Ultimately, will the systematic repression that many demonstrators experience be subtly reduced to a series of policing failures and individual misconduct?
Meanwhile, protestors new and old are standing their ground; there is a growing consciousness, a new determination and a number of new right-to-protest campaign groups. In a timely reminder that this is an old debate, Friends of Blair Peach, a teacher killed by a police baton 30 years ago at an anti-fascist demonstration in Southall, have renewed their call for the internal police investigation to be made public. No police officer was ever charged or disciplined.
The Special Patrol Group became the Territorial Support Group.
Emergency meetings initiated by the beleaguered speaker Michael Martin, involving Westminster Council, the Greater London Authority (GLA), the police and the home office, have resulted in new proposals for controlling protest around parliament.

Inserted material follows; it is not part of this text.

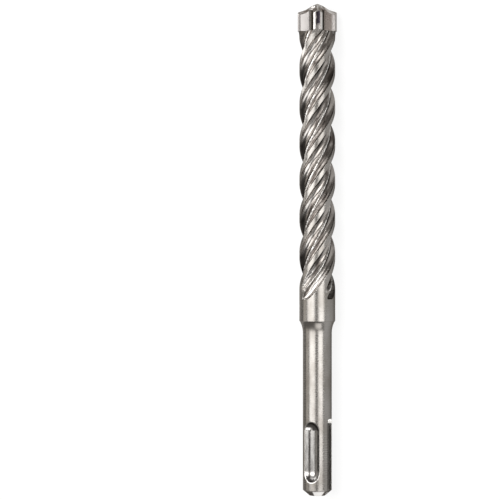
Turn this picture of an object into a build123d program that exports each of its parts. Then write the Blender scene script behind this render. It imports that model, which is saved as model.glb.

The new proposals would give the police even more powers to move people on from Parliament Square, and make it illegal for demonstrators to camp out in the square overnight. Prompted by the Tamil protests, such measures would finally make Brian Haw’s protest unlawful. A further proposal is that Westminster Council hand over ownership of the square’s pavements to the GLA, headed by Conservative mayor Boris Johnson.
This would make it very difficult for anyone to protest in the vicinity as GLA byelaws do not allow anyone to “make or give a public speech or address”.
Experience from Trafalgar Square indicates that unless protestors undergo a lengthy (and perhaps costly) authorisation process, their freedom of expression may be suppressed by a “heritage warden”.